Of course, if we simply analyze Brutus’ actions, it is no surprise that we may instantly judge him as a traitor. After all, nobody with a sound mind would groundlessly stab someone else, lest a son would to his father. However, when Brutus was persuaded into joining the conspiracy against Caesar, there is no doubt he agreed to do so out of patriotism, not greed. Being a patrician, Brutus was taught to be noble and honourable since young, and there was absolutely no reason for Brutus to double-cross Caesar for his own gain besides for the better good of his own country. This was evident through Brutus’ own words, “I love the name of honour more than I fear death.”, which displays the extent in which Brutus values righteousness. If he did harboured treacherous intents, he would have defied his own morals on being an honourable individual. In fact, we can draw similarity from Brutus’ well-intended murder to the famous trolley problem, whereby one has an option of sacrificing a single person for the benefit of the majority. Although there is no way we can justify Brutus’ solution to this ethical dilemma, we cannot fault it either since he did it out of the love he had for his country.
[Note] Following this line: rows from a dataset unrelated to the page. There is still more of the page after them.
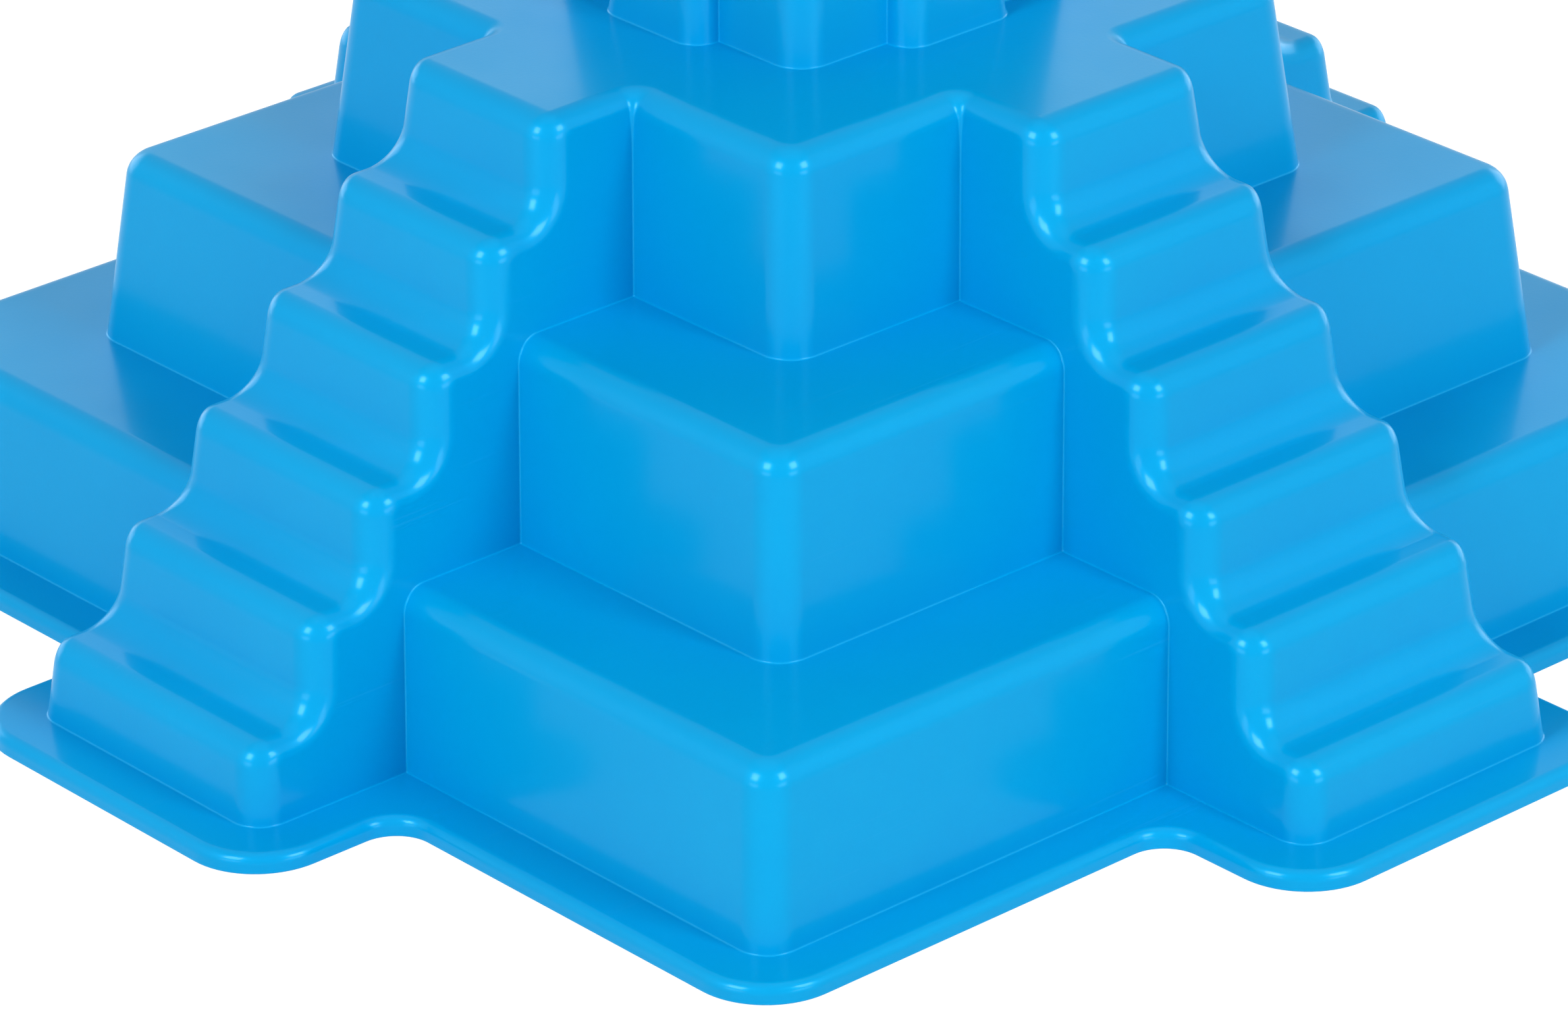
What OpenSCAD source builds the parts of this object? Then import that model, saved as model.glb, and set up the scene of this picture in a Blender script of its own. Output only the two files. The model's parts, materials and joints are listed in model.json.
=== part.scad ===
// Stepped-pyramid sand mould: one thin drafted shell, open underneath.
// The origin is the centre of the plane that the rim stands on, and Z points up.
// The four stairways face -Y, +X, +Y and -X.

/* [Tiers] */
// Height of each of the three tiers
tier_h = 30; // [26:1:36]
// How far the foot of each tier stands out from the foot of the tier above
tier_setback = 25; // [23:0.5:28]
// How far the foot of the top tier stands out from the foot of the temple block
landing_out = 24.5; // [20:0.5:32]
// Lean of every wall from upright, in degrees, which lets the packed sand slide out
draft_angle = 6.3; // [4:0.1:7]

/* [Stairways] */
// Width of each stairway at the ground
stair_w = 52; // [46:1:60]
// How far the lowest riser stands out from the lowest tier at the ground
stair_out = 27.5; // [25:0.5:32]
// Radius of the nose of each step
nose_r = 4; // [3:0.25:4.5]
// Radius of the cove between a riser and the tread below it
cove_r = 5.5; // [3:0.25:6]
// Radius of the side edges of a stairway along its risers
stair_corner_r = 4; // [3.5:0.25:5]
// Radius of the side edges of a stairway along its treads
stair_edge_r = 3; // [2.5:0.25:3.5]

/* [Edges] */
// Radius of the upright corners of the tiers and the temple
corner_r = 5.75; // [4.5:0.25:6.5]
// Radius of the level top edges of the tiers and the temple
edge_r = 3.5; // [2.5:0.25:4]

/* [Temple] */
// Width of the temple block where it stands on the landing
temple_w = 56; // [52:1:58]
// Height of the temple above the landing
temple_h = 30; // [22:1:40]
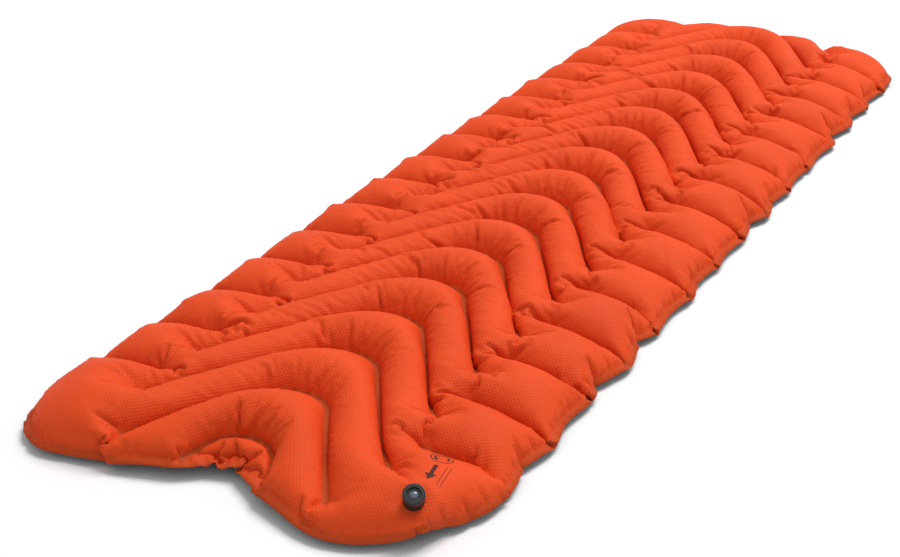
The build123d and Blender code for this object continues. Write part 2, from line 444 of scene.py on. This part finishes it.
def carried_over(coarse, place, fine):
    """The fine mesh's points on the coarse mesh's settled shape."""
    points = np.column_stack([coarse["flat"], np.zeros(len(coarse["flat"]))])
    tree = BVHTree.FromPolygons(points.tolist(), coarse["faces"].tolist())
    flat = fine["flat"]
    face = np.array([tree.find_nearest((x, y, 0))[2] for x, y in flat])
    corners = coarse["faces"][face]
    a, b, c = (coarse["flat"][corners[:, i]] for i in range(3))
    whole = (b[:, 0] - a[:, 0]) * (c[:, 1] - a[:, 1]) - (b[:, 1] - a[:, 1]) * (c[:, 0] - a[:, 0])
    share_b = (flat[:, 0] - a[:, 0]) * (c[:, 1] - a[:, 1]) - (flat[:, 1] - a[:, 1]) * (c[:, 0] - a[:, 0])
    share_c = (b[:, 0] - a[:, 0]) * (flat[:, 1] - a[:, 1]) - (b[:, 1] - a[:, 1]) * (flat[:, 0] - a[:, 0])
    share = np.stack([whole - share_b - share_c, share_b, share_c], 1) / whole[:, None]
    above = np.einsum("ij,ijk->ik", share, place[corners])
    below = np.einsum("ij,ijk->ik", share, place[coarse["lower"][corners]])
    new = np.zeros((fine["lower"].max() + 1, 3))
    own = ~fine["bonded"]
    new[: len(flat)] = np.where(own[:, None], above, (above + below) / 2)
    new[fine["lower"][own]] = below[own]
    return new


def area_normals(place, faces):
    """Each point's share of the area round it, as a vector along the normal."""
    first = place[faces[:, 0]]
    area = np.cross(place[faces[:, 1]] - first, place[faces[:, 2]] - first) / 6
    corner = faces.ravel()
    columns = [np.bincount(corner, np.repeat(area[:, i], 3), len(place)) for i in range(3)]
    return np.stack(columns, 1)


def pull(place, group, only_push):
    """Moves each pair of points to its flat length, or part of the way if it is shorter."""
    a, b, length, give = group
    apart = place[b] - place[a]
    now = np.sqrt(np.einsum("ij,ij->i", apart, apart))
    step = (now - length) / now * 0.5
    step = np.where(step < 0, step * give, 0.0 if only_push else step)
    apart *= step[:, None]
    place[a] += apart
    place[b] -= apart


def neighbour_middles(place, pairs):
    """The middle of each point's neighbours among the pairs, or the point itself where it has none."""
    ends, others = pairs.ravel(), pairs[:, ::-1].ravel()
    number = np.bincount(ends, minlength=len(place))[:, None]
    columns = [np.bincount(ends, place[others, i], len(place)) for i in range(3)]
    return np.where(number > 0, np.stack(columns, 1) / np.maximum(number, 1), place)


def sharpened(mesh, place, held):
    """Folds and tucks made crisper: what sets the open cloth off from its smooth form grows."""
    smooth = place
    for _ in range(CREASE_ROUNDS):
        smooth = neighbour_middles(smooth, mesh["edges"][0])
    gain = np.full(len(place), CREASE_GAIN)
    gain[: len(mesh["flat"])][mesh["bonded"]] = 0
    gain[held] = 0
    sharp = place + (place - smooth) * gain[:, None]
    np.maximum(sharp[:, 2], 0, out=sharp[:, 2])
    return sharp


def parted(mesh, place):
    """Moves the two sheets off each other where one has bulged through the other beside a seam."""
    own = ~mesh["bonded"]
    lower = mesh["lower"][own]
    upper = np.where(own)[0]
    free = place.copy()
    for _ in range(PARTING_ROUNDS):
        normal = area_normals(free, mesh["faces"])[upper]
        normal /= np.maximum(np.linalg.norm(normal, axis=1), 1e-12)[:, None]
        apart = np.einsum("ij,ij->i", free[upper] - free[lower], normal)
        move = normal * (np.maximum(SHEET_GAP - apart, 0) / 2)[:, None]
        free[upper] += move
        free[lower] -= move
        np.maximum(free[:, 2], 0, out=free[:, 2])
    return free


def shared_out(pairs, double, single_share, double_share):
    """Each pair's share of resistance; those that lie in welded, double fabric have their own."""
    return np.where(double[pairs[0]].all(1), double_share, single_share)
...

To move or not to move, that is the question

In conclusion, Brutus was no superman, but neither was he a villain. He was merely akin to Robin Hood, doing what is deemed evil to support a greater good that he believes in. His idealization of Rome and poor judgement led to his agreement in joining the conspiracy against Caesar, hence on every account, he is indeed guilty of being a traitor of Caesar. However, under no circumstance was he ever a traitor to Rome since immediately after the assassination, Brutus was noted to have marched through the city, patriotically claiming People of Rome, we are once again free!"